Austin, Texas – The University of Texas at Austin’s Health Behavior Research and Training Institute (HBRT) and the National Association of Social Workers (NASW) Foundation have been awarded a $3.3 million grant by the Centers for Disease Control and Prevention (CDC) to engage the nation’s 700,000+ social workers in boosting COVID-19 vaccine confidence, uptake and access, particularly among populations with low vaccination rates and higher vulnerability to severe forms of infection.

“Social workers are essential to the vaccination effort,” said Mary M. Velasquez, Ph.D., the grant’s principal investigator and professor and director of HBRT. “They’re one of the largest groups of behavioral health providers, and they work in a broad range of settings, from hospitals and mental health centers, to schools and correctional facilities.”
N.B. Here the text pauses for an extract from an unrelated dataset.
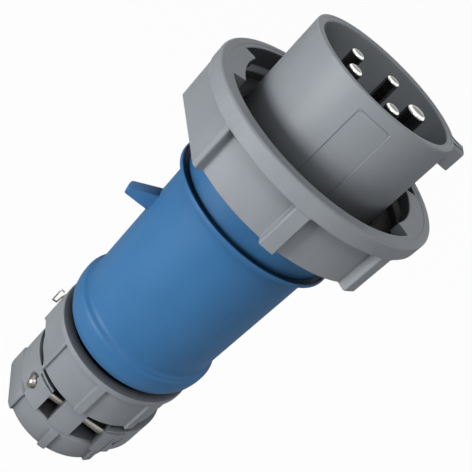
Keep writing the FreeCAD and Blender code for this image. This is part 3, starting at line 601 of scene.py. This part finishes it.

The project will include a comprehensive education campaign for social workers on COVID-19 vaccine safety and effectiveness, barriers to vaccination, and the role of social workers in promoting vaccination. The initiative will also include trainings for social workers on facts and myths about the vaccines as well as training in Screening, Brief Intervention and Referral to Treatment (SBIRT); Motivational Interviewing (MI); and other evidence-based, culturally competent, public health- and social work-informed methods for helping clients to process health-related decisions and choices. Through reflective listening and other strategies, versus traditional advice-giving approaches, these methods support and honor the client’s capacity and right to make choices about their health, while centering science-based and accurate information.

HBRT will collaborate with Dr. Lloyd Berg at Dell Medical School on developing trainings for social workers, and with Michigan State University on a smartphone mobile application to supplement the trainings. The mobile app will support social workers by providing readily accessible vaccine information, MI strategies, screening questions and brief interventions, and effective vaccine messaging for real-time support.

HBRT will also partner with NORC at the University of Chicago to assist in developing messaging and in evaluation efforts. NASW’s 55 state and territorial chapters and specialty social work associations will be engaged in the initiative as well.

“Our goal is to help people find their own motivation to get vaccinated,” said Kirk von Sternberg, Ph.D., co-principal investigator, associate professor and associate director of HBRT.“ The trainings and the app will give social workers the tools to have informed and respectful conversations about the vaccine, and protect the health of the individuals and families they serve.”